3x24: Weaponised Rooster

Stuart Langridge, Jono Bacon, and special guest star Alan Pope present Bad Voltage, in which we are large and in charge, there is ancient history about electricians and phones, and:

Come chat with us and the community in our Slack channel via https://badvoltage-slack.herokuapp.com/!

Download from https://badvoltage.org

News music: Long Live Blind Joe by Robbero, used with attribution.

Thank you to Marius Quabeck and NerdZoom Media for being our audio producers!

I did some superficial study on what makes social media terrible, a few years ago. I’m surprised how close the conversation came very close to the elephant in the room without actually getting there: Eliminate advertising on the platforms.

I could pile on analogous examples from television (which might depend on age and being in the United States), but prior to cable’s dominance, it wasn’t hard to untangle a winning marketing strategy. You want ads in front of gullible people. Emotional engagement makes people less skeptical. The easiest emotions to consistently provoke in people are fear and anger. Therefore, each act break should be an upsetting surprise, so that the audience won’t change the channel and might focus on the commercials.

Social media accelerates and optimizes that feedback loop to drive up ad revenue. So, not only is the landlord likely to miss your request to quiet down the belligerent creep, but it’s actually in the landlord’s best interests to keep the creep and boot you out for drawing attention to his belligerence. It’s in the platform’s financial interest to gamify your retweet of something that’s going to make people angry and, if you don’t, the algorithm will get it in front of someone who will.

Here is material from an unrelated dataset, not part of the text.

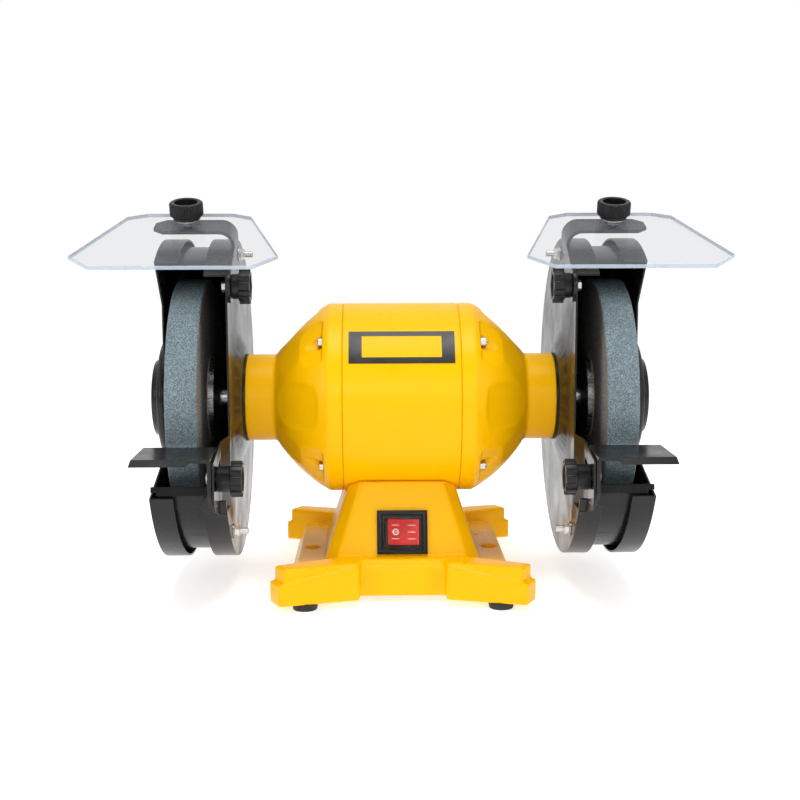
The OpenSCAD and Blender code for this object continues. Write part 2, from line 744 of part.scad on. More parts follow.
module tool_rest(s) on_axis() side(s) color(black) difference() {
    union() {
        // Work plate
        translate([rest_x0, rest_front_y, rest_top_z - rest_t]) cube([rest_x1 - rest_x0, rest_depth, rest_t]);
        // Front lip, cut off at a slant at both ends
        intersection() {
            sheet_x(rest_x0, rest_x1 + 3 - rest_x0)
                polygon([[rest_front_y, rest_top_z], [rest_front_y + rest_t, rest_top_z],
                         [rest_front_y + rest_t - lip_out, rest_top_z - lip_h], [rest_front_y - lip_out, rest_top_z - lip_h]]);
            rotate([90, 0, 0]) linear_extrude(400, center = true)
                polygon([[lip_x0, rest_top_z], [rest_x1, rest_top_z], [rest_x1 + 1.8, rest_top_z - lip_h], [lip_x0 + 4.7, rest_top_z - lip_h]]);
        }
        // Leg that lies against the guard's tab
        sheet_x(rest_x0, rest_t)
            polygon([[-150, rest_top_z], [-108, rest_top_z], [-112, -56], [-122, -62], [-124, -65], [-142, -65], [-150, -55]]);
        // Ear bent out from the leg's lower corner
        translate([0, -140.5, 0]) rotate([90, 0, 0]) linear_extrude(2.5)
            polygon([[rest_x0 + 1, -55.5], [rest_x0 + rest_t + 1, -55.5], [rest_x0 + 11, -66.5], [rest_x0 + 9, -68], [rest_x0 + 1, -63.5]]);
    }
    on_rest_bolt() rod_x(rest_x0 - cut, rest_x0 + rest_t + cut, clamp_r);
}

module rest_bolt(s) on_axis() side(s) on_rest_bolt() color(zinc) {
    rod_x(tab_x - 15, rest_x0 + rest_t + 1, clamp_r);
    lathe_x([[rest_x0 + rest_t, 0], [rest_x0 + rest_t, 7], [rest_x0 + rest_t + 1.2, 7],
             [rest_x0 + rest_t + 3.2, 4], [rest_x0 + rest_t + 3.4, 0]]);
}

// Lobed knob about X, its hub against x0 and its grip toward the motor
module lobed_knob(x0, hub_l) {
    grip_l = 8.8;
    grip_r = 13.8;
    difference() {
        union() {
            rod_x(x0 - hub_l - 1, x0, 9.8);
            difference() {
                rod_x(x0 - hub_l - grip_l, x0 - hub_l, grip_r);
                for (i = [0:7]) at_angle(i * 45 + 22.5, grip_r + 0.9) rod_x(x0 - hub_l - grip_l - cut, x0 - hub_l + cut, 3.4);
            }
        }
        rod_x(x0 - hub_l - grip_l - cut, x0 - hub_l - grip_l + 1.5, 9);
        rod_x(x0 - hub_l - 6, x0 + cut, clamp_r + 0.05);
    }
}

module rest_knob(s) on_axis() side(s) on_rest_bolt() color(black) lobed_knob(tab_x - slip, 10.5);

// ---- Eye shields ---------------------------------------------------------

// Frame on the bracket's pivot, with its second axis along the shield
module on_pivot() translate([0, pivot_y, pivot_z]) rotate([shield_tilt, 0, 0]) children();

module shield_bracket(s) on_axis() side(s) on_pivot() color(black) {
    bend_x = bracket_x + bracket_t + bend_r;
    bend_v = arm_top - bracket_t - bend_r;
    difference() {
        union() {
            sheet_x(bracket_x, bracket_t) {
                circle(r = 13);
                polygon([[-8, 10.2], [arm_u0, bend_v], [arm_u1, bend_v], [arm_u1, bend_v - 4], [9, -9.4]]);
            }
            translate([bend_x, arm_u0, bend_v]) rotate([-90, 0, 0]) rotate([0, 0, 180])
                rotate_extrude(angle = 90) translate([bend_r, 0]) square([bracket_t, arm_u1 - arm_u0]);
            translate([0, 0, arm_top - bracket_t]) linear_extrude(bracket_t)
                polygon([[bend_x, arm_u0], [arm_end_x - 8, arm_u0], [arm_end_x, arm_u0 + 8],
                         [arm_end_x, arm_u1 - 8], [arm_end_x - 8, arm_u1], [bend_x, arm_u1]]);
        }
        rod_x(bracket_x - cut, bracket_x + bracket_t + cut, clamp_r + 0.05);
        translate([wheel_mid_x, arm_mid, arm_top - 5]) cylinder(h = 10, r = clamp_r);
    }
}

module tilt_bolts() on_axis() color(zinc)
    for (s = [-1, 1]) side(s) translate([0, pivot_y, pivot_z]) {
        rod_x(disc_x - 13, disc_out_x + 1, clamp_r);
        hex_x(disc_out_x, disc_out_x + 3, 8);
    }

module tilt_knob(s) on_axis() side(s) translate([0, pivot_y, pivot_z]) color(black) lobed_knob(bracket_x - slip, 5.8);

// Clear plate, drawn from the knob's hole
module eye_shield(s) on_axis() side(s) on_pivot() color(clear)
    translate([wheel_mid_x, 0, shield_v]) difference() {
        linear_extrude(shield_t) let (front = shield_rear_u - shield_l, half = shield_w / 2)
            polygon([
                [-half + 18.5, front], [half - 18.5, front], [half, front + 23], [half - 28, shield_rear_u - 8.5],
                [half - 43.5, shield_rear_u], [-half + 43.5, shield_rear_u], [-half + 28, shield_rear_u - 8.5], [-half, front + 23]
            ]);
        translate([0, arm_mid, -cut]) cylinder(h = 5, r = clamp_r + slip);
    }

module top_bolt(s) on_axis() side(s) on_pivot() translate([wheel_mid_x, arm_mid, 0]) color(zinc) {
    translate([0, 0, arm_top - bracket_t - 2.6]) cylinder(h = 2.6, r = 6);
    translate([0, 0, arm_top - bracket_t - 1]) cylinder(h = top_knob_v + 9 - arm_top + bracket_t + 1, r = clamp_r);
    translate([0, 0, washer_v]) difference() {
        cylinder(h = washer_t, r = 8.4);
        translate([0, 0, -cut]) cylinder(h = 4, r = clamp_r);
    }
}

module top_knob(s) on_axis() side(s) on_pivot() translate([wheel_mid_x, arm_mid, top_knob_v]) color(black) difference() {
    union() {
        cylinder(h = 3, r = 11);
        translate([0, 0, 2.5]) cylinder(h = top_knob_h - 3.5, r = 13.5);
        translate([0, 0, top_knob_h - 1]) cylinder(h = 1, r1 = 13.5, r2 = 12.3);
    }
    translate([0, 0, top_knob_h - 4.5]) cylinder(h = 5, r = 9.3);
    translate([0, 0, -cut]) cylinder(h = 10, r = clamp_r + 0.05);
}

// ---- Nodes ---------------------------------------------------------------

base_casting();
base_plate();
base_plate_screws();
rubber_feet();
saddle_bolts();
motor_shell();
end_bell(-1);  // end_bell_left
end_bell(1);  // end_bell_right
through_bolts();
stator_core();
stator_windings();
shaft();
rotor_core();
bearing_outer_rings();
bearing_inner_rings();
bearing_balls();
wave_washer();
capacitor();
capacitor_clamp();
terminal_block();
cord_grommet();
switch_body();
switch_rocker();
switch_cover();
nameplate();
neck_rings();
inner_guard(-1);  // inner_guard_left
inner_guard(1);  // inner_guard_right
guard_band(-1);  // guard_band_left
guard_band(1);  // guard_band_right
outer_cover(-1);  // outer_cover_left
outer_cover(1);  // outer_cover_right
guard_bolts();
guard_mount_screws();
inner_flange(-1);  // inner_flange_left
inner_flange(1);  // inner_flange_right
outer_flange(-1);  // outer_flange_left
outer_flange(1);  // outer_flange_right
wheel(-1);  // wheel_left
wheel(1);  // wheel_right
wheel_blotters();
spindle_nuts();
tool_rest(-1);  // tool_rest_left
tool_rest(1);  // tool_rest_right
rest_bolt(-1);  // rest_bolt_left
rest_bolt(1);  // rest_bolt_right
rest_knob(-1);  // rest_knob_left
rest_knob(1);  // rest_knob_right
shield_bracket(-1);  // shield_bracket_left
shield_bracket(1);  // shield_bracket_right
tilt_bolts();
tilt_knob(-1);  // tilt_knob_left
tilt_knob(1);  // tilt_knob_right
eye_shield(-1);  // eye_shield_left
eye_shield(1);  // eye_shield_right
top_bolt(-1);  // top_bolt_left
top_bolt(1);  // top_bolt_right
top_knob(-1);  // top_knob_left
top_knob(1);  // top_knob_right
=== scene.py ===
import json
import math

import bpy
from bpy.props import FloatProperty, FloatVectorProperty, IntProperty, PointerProperty
from mathutils import Matrix, Vector

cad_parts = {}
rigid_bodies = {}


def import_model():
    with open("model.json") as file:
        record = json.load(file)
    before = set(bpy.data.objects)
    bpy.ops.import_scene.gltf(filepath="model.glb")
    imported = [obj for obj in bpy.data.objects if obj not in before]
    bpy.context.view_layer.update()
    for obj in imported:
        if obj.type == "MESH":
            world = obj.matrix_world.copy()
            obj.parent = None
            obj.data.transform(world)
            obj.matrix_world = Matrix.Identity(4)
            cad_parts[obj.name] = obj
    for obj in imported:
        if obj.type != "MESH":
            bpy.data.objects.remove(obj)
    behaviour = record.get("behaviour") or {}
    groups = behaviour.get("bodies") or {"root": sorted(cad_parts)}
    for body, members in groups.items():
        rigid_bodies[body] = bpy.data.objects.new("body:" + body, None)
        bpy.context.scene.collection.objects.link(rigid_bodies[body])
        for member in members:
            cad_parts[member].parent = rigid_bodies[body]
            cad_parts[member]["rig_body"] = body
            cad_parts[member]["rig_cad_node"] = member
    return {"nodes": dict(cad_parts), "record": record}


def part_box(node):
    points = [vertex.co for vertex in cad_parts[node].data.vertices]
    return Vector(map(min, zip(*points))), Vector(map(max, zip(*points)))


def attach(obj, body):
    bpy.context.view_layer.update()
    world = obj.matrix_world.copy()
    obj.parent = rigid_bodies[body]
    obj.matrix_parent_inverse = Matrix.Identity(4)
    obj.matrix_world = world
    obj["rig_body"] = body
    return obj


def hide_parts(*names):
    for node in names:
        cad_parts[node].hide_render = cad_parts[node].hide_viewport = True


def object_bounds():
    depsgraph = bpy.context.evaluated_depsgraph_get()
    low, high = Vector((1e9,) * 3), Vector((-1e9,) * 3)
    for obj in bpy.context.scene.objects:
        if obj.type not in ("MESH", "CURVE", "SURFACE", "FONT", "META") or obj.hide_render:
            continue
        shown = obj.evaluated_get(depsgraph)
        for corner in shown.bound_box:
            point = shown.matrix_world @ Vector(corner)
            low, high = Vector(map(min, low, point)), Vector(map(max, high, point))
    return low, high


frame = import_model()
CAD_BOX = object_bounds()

bl_info = {
    "name": "Bench grinder",
    "version": (1, 0, 0),
    "blender": (4, 5, 0),
    "location": "View3D > Sidebar > Grinder",
    "description": "Finishes a bench grinder around its fixed frame",
    "category": "Object",
}

# The middle of the shaft's axis, which lies along X
SHAFT_LOW, SHAFT_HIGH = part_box("shaft")
AXIS = Vector((0, (SHAFT_LOW.y + SHAFT_HIGH.y) / 2, (SHAFT_LOW.z + SHAFT_HIGH.z) / 2))
SIDES = ("left", "right")


# ---- Sizes and colours that a user would change ---------------------------

def colour(name, description, default):
    return FloatVectorProperty(name=name, description=description, default=default, size=3, min=0, max=1,
                               subtype="COLOR")


def length(name, description, default, top=0.05):
    return FloatProperty(name=name, description=description, default=default, min=0.00005, max=top,
                         precision=5, subtype="DISTANCE", unit="LENGTH")


def power(name, description, default):
    return FloatProperty(name=name, description=description, default=default, min=0, max=500, unit="POWER")


class GrinderPaint(bpy.types.PropertyGroup):
    """Colours of the machine's finishes."""
    body: colour("Body enamel", "Enamel on the base, the motor and its end bells", (0.96, 0.5, 0.0))
    guard: colour("Guard enamel", "Enamel on the guards, rests and brackets", (0.012, 0.012, 0.013))
    plastic: colour("Knob plastic", "Plastic of the knobs and the switch frame", (0.007, 0.007, 0.008))
    abrasive: colour("Abrasive", "Colour of the grinding wheels' rims", (0.2, 0.26, 0.285))
    rocker: colour("Rocker", "Colour of the lit switch rocker", (0.52, 0.012, 0.004))


class GrinderDetail(bpy.types.PropertyGroup):
    """Sizes of the details that finish each piece."""
    base_grain: length("Base grain", "Mesh size of the cast base; a larger one rounds its edges more", 0.0014)
    bell_grain: length("Bell grain", "Mesh size of the end bells; a larger one rounds their edges more", 0.0011)
    sheet_edge: length("Sheet edge", "Radius on the edges of the bent sheet parts", 0.00035)
    shield_edge: length("Shield edge", "Bevel round the clear shields", 0.0005)
    knob_edge: length("Knob edge", "Radius on the lobed knobs' edges", 0.0007)
    hardware_edge: length("Hardware edge", "Chamfer on nuts and bolt heads", 0.00025)
    flutes: IntProperty(name="Flutes", description="Flutes round each top knob", default=36, min=12, max=60)


class GrinderStage(bpy.types.PropertyGroup):
    """The floor, the light and the lens."""
    floor: colour("Floor", "Colour of the floor", (0.88, 0.88, 0.88))
    key: power("Key light", "Power of the overhead light", 11.5)
    fill: power("Side light", "Power of each side light", 5.0)
    front: power("Front light", "Power of the light above the camera", 8.0)
    lens: FloatProperty(name="Lens", description="Focal length of the camera", default=58.42, min=20, max=200,
                        unit="CAMERA")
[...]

Basically, if any of these companies got rid of advertising, that outrage-feedback cycle falls apart, and the algorithms start to align themselves with showing you things that are actually relevant, instead of provocative. Yes, there are exceptional cesspools whose entire purpose is to radicalize people, but most of them struggle to stay relevant beyond the occasional investigation after an act of terrorism to find the kid’s manifesto, so they don’t really count.

If that’s not viable, there are a couple of other features that I’ve saw when I surveyed the Free Software social networks that seem to mitigate problems.

  • Onboarding is crucial to establishing a healthy culture. Explain the features so that they don’t get misused and annoy people. Explain the moderation rules. Explain the algorithm. Help craft an introductory post to get people started.
  • Mastodon’s “content warning” system means that people need to take an additional, affirmative step, if they want to be annoyed, though using them well requires training.
  • Kill infinite scrolling. People are going to want to read to the end of the page, so there had best be an end to the page, unless the goal is to train them that they’re not allowed to leave.
  • Have personal moderation tools beyond a “dead to me” button. For example, Scuttlebutt distinguishes between a response that’s part of the threaded conversation and a response that’s it’s own thread with a reference, and it’d be nice if that decision could be retroactive for the person being replied to, to say “that’s off-topic.”

Without more information about the inner workings of the systems or the people actively using the system, those would be my targets.

I’ve been off facebook for a little over a year now - around the time the utter b/s around COVID broke - because I came to the conclusion that even though there are benefits to be had - keeping in touch with friends & family abroad, tapping into the zeitgeist, etc - the cost-benefit was not in my favor: the benefit to my mental wellbeing did not outweigh the cost.

Felt a bit like an abusive relationship, and in with some distance, that probably not a bad analogy.

This does not mean I do not empathize with people who choose to remain, but rather that I do not feel I am able to participate in a positive or constructive manner, so had to remove myself.

I’ve not deleted my account (yet), as I still require access to the network/platform, primarily for work, as that’s where the audience is.

As for twitter, it’s simply to much too fast and too shallow.
I find it completely overwhelming, but still a valuable source of real-time current information & trends.

I think that one key thing about right to repair is that it is not just intended to make companies stock old parts, but to make it uneconomical to change parts for no reason. Every rice cooker has a different shaped bowl, washing machines have different seals, etc etc. I am sure sometimes there is innovation, but often there is no incentive to keep a part standardised once it is past warranty. Using standardised parts makes things far more repairable, easier for them to meet this standard, and easier to tear unfixable machines down for useful spares.

As a little aside part standardisation only look off with the railways adopting Whitworth standard screw threads. I spend my spare time maintaining a pumping station from 1813 and every damn nut and bolt is a custom matched pair. Some of the nuts are 8 sided not 6.

Making an economic incentive for companies to standardise things helps reduce waste. Just look at the charger rules in the EU. The EU can’t top down standardise everything, but these laws provide a strong incentive for companies to standardise more parts.

This post says “standardise” too many times.

Maybe we need a standardized post form.